▸ Lines of data
⟨
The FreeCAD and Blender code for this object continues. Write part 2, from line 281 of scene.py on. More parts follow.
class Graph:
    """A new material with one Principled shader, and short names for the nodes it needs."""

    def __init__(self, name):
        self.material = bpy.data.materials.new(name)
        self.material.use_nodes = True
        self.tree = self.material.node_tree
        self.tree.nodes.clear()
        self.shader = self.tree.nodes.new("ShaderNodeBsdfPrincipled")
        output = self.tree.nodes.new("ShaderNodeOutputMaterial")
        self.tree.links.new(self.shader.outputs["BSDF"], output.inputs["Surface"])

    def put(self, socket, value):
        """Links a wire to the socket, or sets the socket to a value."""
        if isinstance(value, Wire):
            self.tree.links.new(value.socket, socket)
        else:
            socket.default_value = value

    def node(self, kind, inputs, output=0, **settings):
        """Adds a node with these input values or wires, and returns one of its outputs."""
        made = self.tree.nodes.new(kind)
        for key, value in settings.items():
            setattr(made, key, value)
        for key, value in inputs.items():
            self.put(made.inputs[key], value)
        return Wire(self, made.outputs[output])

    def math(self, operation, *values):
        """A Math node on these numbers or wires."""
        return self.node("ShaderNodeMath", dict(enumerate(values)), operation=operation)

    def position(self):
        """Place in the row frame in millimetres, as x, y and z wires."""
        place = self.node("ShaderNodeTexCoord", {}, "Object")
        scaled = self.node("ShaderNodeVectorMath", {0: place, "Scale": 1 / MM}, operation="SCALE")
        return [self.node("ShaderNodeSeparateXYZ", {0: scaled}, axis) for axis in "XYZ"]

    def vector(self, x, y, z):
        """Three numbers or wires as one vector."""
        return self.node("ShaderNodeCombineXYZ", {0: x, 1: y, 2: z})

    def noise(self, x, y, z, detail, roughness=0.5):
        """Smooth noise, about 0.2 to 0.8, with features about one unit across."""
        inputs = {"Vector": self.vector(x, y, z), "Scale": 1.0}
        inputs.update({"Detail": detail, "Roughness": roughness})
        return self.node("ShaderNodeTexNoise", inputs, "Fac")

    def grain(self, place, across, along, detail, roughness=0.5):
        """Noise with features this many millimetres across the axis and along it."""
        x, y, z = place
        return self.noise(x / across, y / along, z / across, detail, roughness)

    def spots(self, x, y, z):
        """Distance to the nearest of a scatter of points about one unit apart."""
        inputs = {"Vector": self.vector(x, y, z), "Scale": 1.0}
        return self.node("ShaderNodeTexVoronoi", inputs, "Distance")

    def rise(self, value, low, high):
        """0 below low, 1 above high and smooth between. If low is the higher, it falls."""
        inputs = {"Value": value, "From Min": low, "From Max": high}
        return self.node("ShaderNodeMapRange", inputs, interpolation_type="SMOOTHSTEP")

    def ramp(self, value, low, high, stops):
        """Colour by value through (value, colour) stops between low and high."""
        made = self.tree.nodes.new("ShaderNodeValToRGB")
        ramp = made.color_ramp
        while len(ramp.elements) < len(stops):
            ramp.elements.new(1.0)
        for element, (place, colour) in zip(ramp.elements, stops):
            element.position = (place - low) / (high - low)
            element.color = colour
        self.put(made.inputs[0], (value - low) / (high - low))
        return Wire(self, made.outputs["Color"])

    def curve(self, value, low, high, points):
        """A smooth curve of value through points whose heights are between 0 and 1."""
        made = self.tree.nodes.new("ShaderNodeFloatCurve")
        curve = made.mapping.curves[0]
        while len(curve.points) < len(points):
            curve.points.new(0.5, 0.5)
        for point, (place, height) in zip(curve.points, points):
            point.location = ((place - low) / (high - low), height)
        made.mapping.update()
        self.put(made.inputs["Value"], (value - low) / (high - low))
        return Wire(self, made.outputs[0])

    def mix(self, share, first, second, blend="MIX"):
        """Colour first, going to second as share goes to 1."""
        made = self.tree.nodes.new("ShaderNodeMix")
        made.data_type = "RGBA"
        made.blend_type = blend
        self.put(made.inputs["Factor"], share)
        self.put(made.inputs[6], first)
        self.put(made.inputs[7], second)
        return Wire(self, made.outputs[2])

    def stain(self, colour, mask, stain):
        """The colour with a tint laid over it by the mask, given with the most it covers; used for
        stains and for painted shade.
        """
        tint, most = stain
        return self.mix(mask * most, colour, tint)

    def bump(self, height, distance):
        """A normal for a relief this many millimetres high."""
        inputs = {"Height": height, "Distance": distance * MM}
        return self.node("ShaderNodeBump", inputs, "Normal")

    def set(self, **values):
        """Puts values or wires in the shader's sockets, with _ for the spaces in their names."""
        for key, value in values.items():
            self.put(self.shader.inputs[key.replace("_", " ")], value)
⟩
⟨
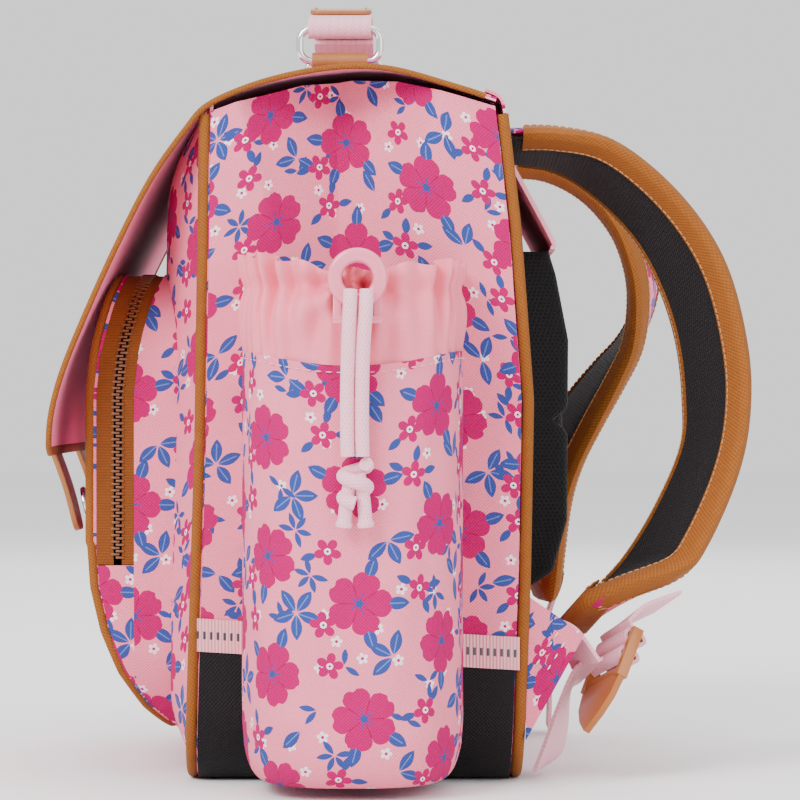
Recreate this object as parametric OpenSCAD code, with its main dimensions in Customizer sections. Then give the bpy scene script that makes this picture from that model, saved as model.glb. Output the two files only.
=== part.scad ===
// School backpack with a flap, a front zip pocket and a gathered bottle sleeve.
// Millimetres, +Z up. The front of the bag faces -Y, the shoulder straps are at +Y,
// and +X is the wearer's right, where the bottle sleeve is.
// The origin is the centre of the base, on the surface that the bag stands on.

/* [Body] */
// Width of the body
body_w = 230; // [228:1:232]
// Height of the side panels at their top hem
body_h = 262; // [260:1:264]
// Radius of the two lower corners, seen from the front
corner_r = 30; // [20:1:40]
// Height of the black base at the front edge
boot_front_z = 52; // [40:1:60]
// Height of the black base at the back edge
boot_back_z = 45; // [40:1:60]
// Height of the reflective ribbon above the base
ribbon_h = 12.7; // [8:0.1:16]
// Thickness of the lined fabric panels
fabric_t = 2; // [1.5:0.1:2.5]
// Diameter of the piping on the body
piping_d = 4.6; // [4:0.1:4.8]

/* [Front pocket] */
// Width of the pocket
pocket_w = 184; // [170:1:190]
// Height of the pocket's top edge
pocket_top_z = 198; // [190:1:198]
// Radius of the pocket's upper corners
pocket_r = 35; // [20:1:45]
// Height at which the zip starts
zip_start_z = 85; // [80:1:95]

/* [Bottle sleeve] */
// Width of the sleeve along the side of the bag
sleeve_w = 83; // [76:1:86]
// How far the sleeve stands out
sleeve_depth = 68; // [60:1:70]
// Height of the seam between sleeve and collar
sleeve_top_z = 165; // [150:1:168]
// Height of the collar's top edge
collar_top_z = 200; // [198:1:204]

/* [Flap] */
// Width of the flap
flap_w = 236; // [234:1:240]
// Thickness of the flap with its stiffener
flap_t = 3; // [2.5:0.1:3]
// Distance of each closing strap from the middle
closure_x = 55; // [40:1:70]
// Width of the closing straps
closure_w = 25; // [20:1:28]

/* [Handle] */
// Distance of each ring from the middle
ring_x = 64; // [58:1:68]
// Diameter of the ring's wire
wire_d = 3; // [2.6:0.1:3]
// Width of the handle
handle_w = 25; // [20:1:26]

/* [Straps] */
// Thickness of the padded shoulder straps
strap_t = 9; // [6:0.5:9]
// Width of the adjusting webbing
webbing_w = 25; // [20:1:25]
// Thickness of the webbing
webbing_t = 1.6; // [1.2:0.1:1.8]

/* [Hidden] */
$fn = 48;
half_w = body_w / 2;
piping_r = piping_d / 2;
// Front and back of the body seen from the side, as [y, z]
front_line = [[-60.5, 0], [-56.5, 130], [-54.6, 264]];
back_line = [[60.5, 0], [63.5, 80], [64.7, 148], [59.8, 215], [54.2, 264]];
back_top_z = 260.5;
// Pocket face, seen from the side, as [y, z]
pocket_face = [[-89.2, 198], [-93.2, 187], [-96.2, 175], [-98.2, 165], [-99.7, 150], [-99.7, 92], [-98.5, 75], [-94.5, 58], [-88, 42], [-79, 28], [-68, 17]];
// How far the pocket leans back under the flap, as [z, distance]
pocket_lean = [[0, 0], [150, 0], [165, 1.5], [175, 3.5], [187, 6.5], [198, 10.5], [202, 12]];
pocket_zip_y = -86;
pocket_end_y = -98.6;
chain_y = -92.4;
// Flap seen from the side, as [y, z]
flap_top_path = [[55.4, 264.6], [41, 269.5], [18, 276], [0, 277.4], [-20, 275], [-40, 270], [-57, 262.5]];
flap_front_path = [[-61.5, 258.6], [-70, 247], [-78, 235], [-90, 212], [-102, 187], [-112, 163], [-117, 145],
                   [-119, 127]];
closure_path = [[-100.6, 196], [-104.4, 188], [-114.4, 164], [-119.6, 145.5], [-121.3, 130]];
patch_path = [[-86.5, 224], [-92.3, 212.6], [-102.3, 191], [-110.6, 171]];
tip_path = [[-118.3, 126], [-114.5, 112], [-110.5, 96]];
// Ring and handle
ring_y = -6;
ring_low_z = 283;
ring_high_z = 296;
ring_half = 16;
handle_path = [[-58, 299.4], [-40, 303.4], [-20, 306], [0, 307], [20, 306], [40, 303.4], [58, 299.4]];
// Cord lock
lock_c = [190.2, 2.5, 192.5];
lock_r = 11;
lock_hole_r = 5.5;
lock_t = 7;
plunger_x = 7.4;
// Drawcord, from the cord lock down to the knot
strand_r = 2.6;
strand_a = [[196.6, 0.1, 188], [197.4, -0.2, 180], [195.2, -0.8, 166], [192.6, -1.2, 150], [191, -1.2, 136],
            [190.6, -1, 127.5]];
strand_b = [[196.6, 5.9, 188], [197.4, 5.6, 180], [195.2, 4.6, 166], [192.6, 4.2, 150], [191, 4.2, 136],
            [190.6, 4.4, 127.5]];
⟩
▸ Task details
Scan the data above and copy every line with "that" in it.

▸ Full output
Recreate this object as parametric OpenSCAD code, with its main dimensions in Customizer sections. Then give the bpy scene script that makes this picture from that model, saved as model.glb. Output the two files only.
// The origin is the centre of the base, on the surface that the bag stands on.